Mother of Tears Dir. Dario Argento

[Myriad Pictures/The Weinstein Company; 2008]

Haute-dementia enthusiasts (like Juno Macduff) will lavish praise onto Dario Argento's latest feature The Mother of Tears, the long-gestating climax to art-schlock trilogy Three Mothers. Fans of Argento tend to gush over any film bearing the director's name, even if they don't like it, because in the prickly world of art-house horror, deferring to the master's judgment is safer than trusting one's own gut. Where you fall on The Mother of Tears depends on whether you buy Argento's tongue-in-cheek routine as more than just posturing: those who make a case for the movie are able to laugh with the director, but I couldn't make it through the film's short runtime without laughing at him.

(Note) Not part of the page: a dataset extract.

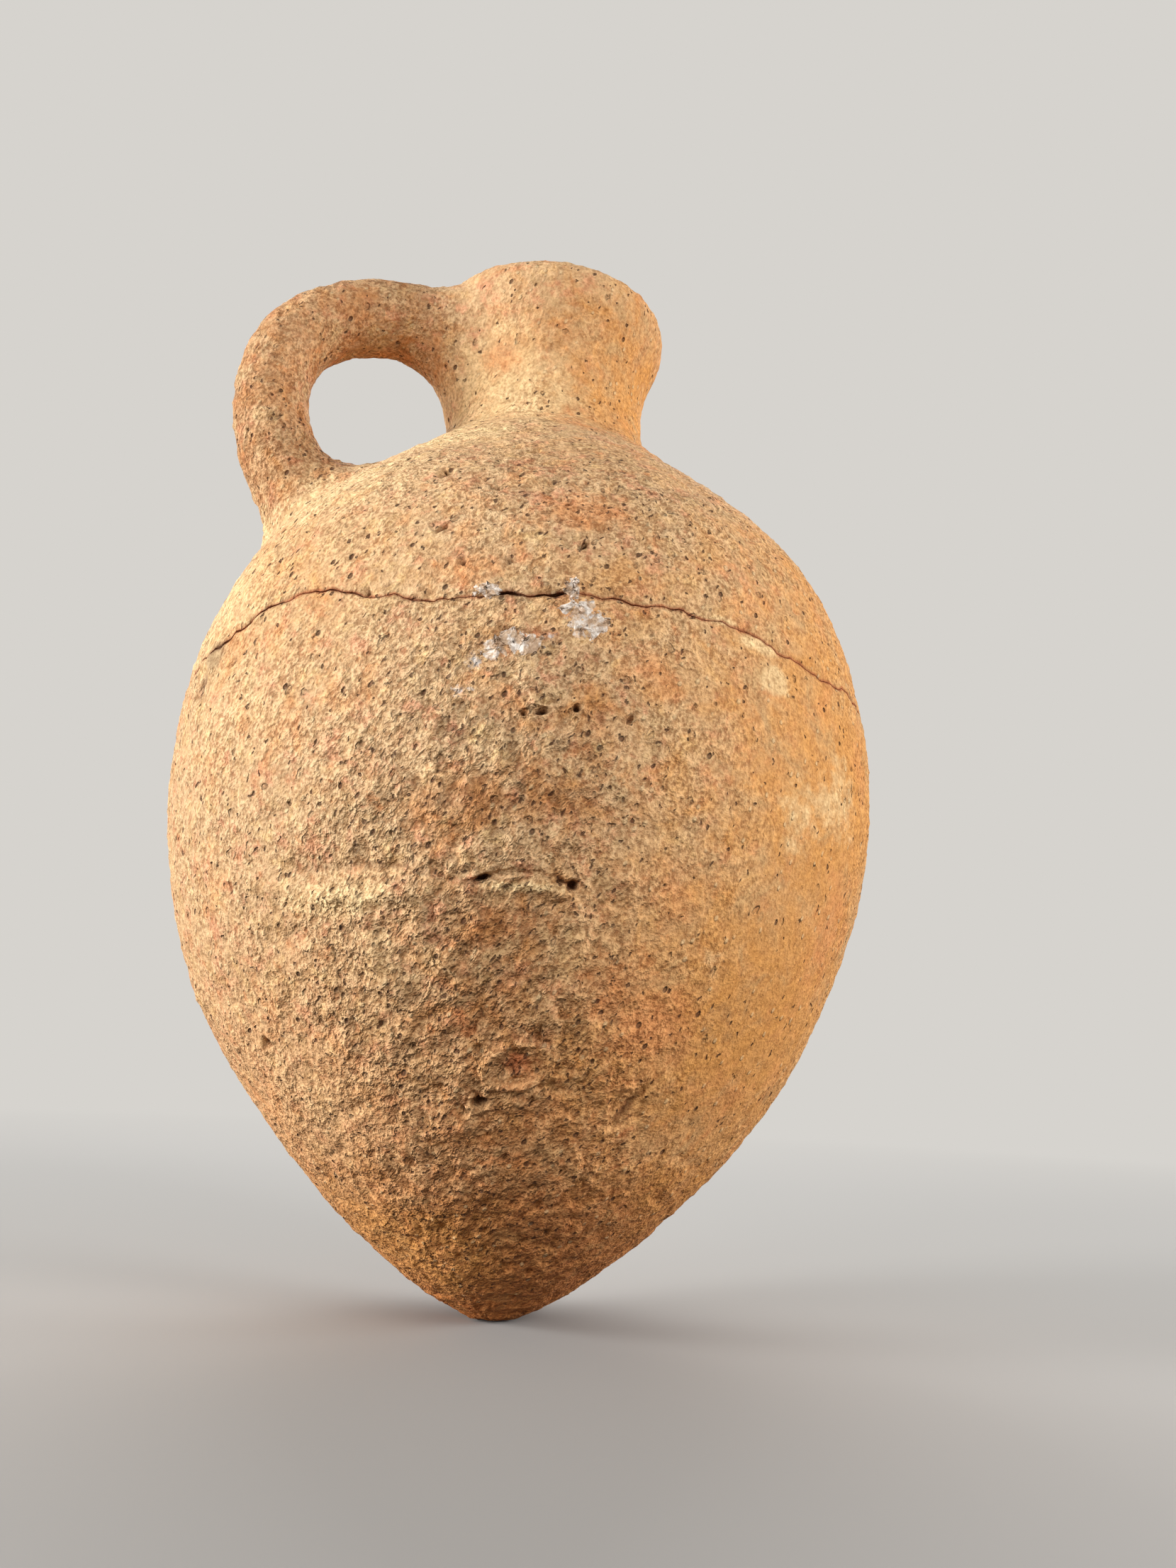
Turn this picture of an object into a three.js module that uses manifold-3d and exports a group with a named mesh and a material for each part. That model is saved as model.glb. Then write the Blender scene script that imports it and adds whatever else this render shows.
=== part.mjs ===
// Terracotta jug: a pointed, egg-shaped body in two halves that meet at a wavy break, a short
// flared neck, and one round loop handle luted on with smeared clay.
//
// Millimetres, +Z up. The origin is the middle of the worn flat under the point.
// The handle lies in the plane y = 0, on the -X side. Angles about the axis are counted from +X.

import * as THREE from 'three';
import * as BufferGeometryUtils from 'three/addons/utils/BufferGeometryUtils.js';
import Module from 'manifold-3d';

const wasm = await Module();
wasm.setup();

// Whole jug
const jugHeight = 200;
const bellyRadius = 65.5;
const bellyHeight = 91.5;
const tipFlatRadius = 4.4;
const neckHeight = 34;

// Walls
const bellyWall = 6;
const floorThickness = 14;
const wallStep = 8.5;
const bellyTurns = 60;
const neckTurns = 40;

// How full the outline is. Each fullness is how far a curve's end keeps its direction, as a share
// of the stretch that the curve fills.
const pointSlope = radians(27);
const pointFullness = 0.51;
const bellyFullnessBelow = 0.44;
const bellyFullnessAbove = 0.63;
const shoulderSlope = radians(43.7);
const shoulderFullness = 0.74;
const neckFootFullness = 0.4;
const rimFlareFullness = { leave: 0.5, arrive: 0.28 };
const mouthTaperFullness = { leave: 0.4, arrive: 0.5 };

// Break between the two halves of the body
const breakHeight = 109.2;
const breakGap = 0.4;
const breakBlend = 24;
const breakWaves = [
  { count: 2, height: 3.6, peak: radians(-113) },
  { count: 4, height: 1.5, peak: radians(-153) },
  { count: 7, height: 1.1, peak: radians(-145) },
  { count: 11, height: 0.6, peak: radians(-142) },
];

// Neck and its joint on the shoulder
const neckFootRadius = 22;
const neckWaistRadius = 20;
const neckWaistRise = 10;
const neckWall = 6;
const rimRadius = 24;
const rimWall = 6.6;
const lipRoundOut = { width: 3.5, drop: 5.5 };
const lipRoundIn = { width: 1.5, drop: 3 };
const mouthTaperDrop = 17;
const neckSeatThickness = 4;

// Clay joints: the hairline that lies between two pieces of clay
const clayGap = 0.3;

// Plug that closes the point
const plugRadius = 13;
const plugInnerRadius = 10;
const plugKnobHeight = 3;

// Clay smeared over the joints inside
const seamCoilHalfHeight = 12;
const seamCoilThickness = 3;
const seamCoilGap = 0.5;
const neckCoilThickness = 1.6;
const neckCoilRise = 6;
const neckCoilSpread = 6;
const coilEdgeThickness = 0.8;

// Loop handle: how far it reaches from the axis, how far below the lip its top and its side lie,
// and its thickness in the plane and width across it
const handleReach = 63.1;
const handleTopDrop = 2.2;
const handleSideDrop = 32.5;
const handleFootRadius = 46.6;
const handleRootDepth = 9;
const handleThickness = { neck: 14.4, side: 14, foot: 16.2 };
const handleWidth = { neck: 18, side: 16.6, foot: 18 };
const handleTopBend = 25.5;
const handleSideBendAbove = 20.5;
const handleSideBendBelow = 11;
const handleFootBend = 11;
const handleTopRise = radians(8);
const handleFootLean = radians(40);
const handleSides = 18;
const handleSteps = 26;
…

Like its sister pieces -- Suspira (1977) and Inferno (1980) -- The Mother of Tears is a romp through supernatural realms of sexploitation, gore, and occultism, but it pushes too violently at the boundaries of Argento’s form. Here, the cult maestro tests the limits of his famously first-class camp and finds (or does he?) that the line between art and clumsy kitsch is as thin as his plots and dialogue.

Sarah (Asia Argento) is an art curator who receives an ancient urn mysteriously unearthed from a burial ground. When she opens it — the contents are a dagger and three talismanic statuettes (The Three Mothers) — she unwittingly frees the spirit of Mater Lacrimarum (Moran Atias), who brings on the second fall of Rome: babies are tossed from bridges, women are eviscerated and hung by their intestines, priest skulls are smashed with axes. Shopworn supernatural mayhem. The coming apocalypse, of course, is signaled by the arrival, via Boeing 747, of a gaggle of goth-pop witches who look like extras borrowed from the set of an ’80s hair band music video. They cackle like hyenas at innocent bystanders at baggage claim and proceed to stalk Sarah through Rome over the course of the next few days, causing cars to crash, churches to burn, and inexplicable fights to erupt between shadowy figures in the background of shots. The soundtrack to Rome’s self-destruction is an untzy minimalist techno.

Sarah’s burden is to undo the damage uncorked by her Pandorean curiosity, a task she accomplishes all too easily in the final scene, in which she finds Lacrimarum presiding over an underground orgy of cannibalism, witchcraft, sorcery, and a host of other as-yet-unnamed, bizarre rituals (a woman eating Laffy Taffy from another’s anus sticks out). Guiding her along are the ghost of Sarah’s mother (Daria Nicolodi), who appears to her in shimmering visions wearing a marvelously campy nightgown (did she die in her sleep?), and, inexplicably, an alchemist played by Udo Kier.

Nowhere is Argento’s baroque Gothicism more on display than in the final moments, when Sarah must escape from the ornery subterranean party by crawling through a cavernous passage knee-high in bodily fluids, feces, and decomposing bodies, all of which, somehow, are cascading down on her head. Is this visionary delirium or simply Argento testing the boundaries of his own daughter’s faith in his vision? Either way, Asia Argento’s performance, a well-tuned composition of sexy naiveté and high-pitched notes of faux distress, is an exercise in self-conscious pastiche, and thus a departure from the other performances, which are just plain bad, and not purposely so.

One of the film’s strengths is the manner in which it plays on the audience's ever-heightening expectations. As in a tour of an occult emporium replete with jarred fetuses and winged bat-babies, visceral curiosity holds our attention. The film is dripping with the aesthetic of black magic, which keeps your eyes from averting and your brain from working. Visually, it does bear the authentic imprint of its oddball mastermind, but it is less elegant and consistent than its predecessors, and the effects are cheaper. A baby is lobbed over a bridge, but what hits the water is very clearly a plastic doll, for instance, and a burning church looks more like a photograph with fake-fireplace flames superimposed onto it, willy-nilly. Some may argue that this is all so much purposeful burlesque, but I am unconvinced. Argento’s satire, as madcap as it is, has never been so uncontrolled, never plunged into self-parody. It is one thing to poke fun at a genre, but quite another to leave an audience wondering if you’re making fun of yourself, making fun.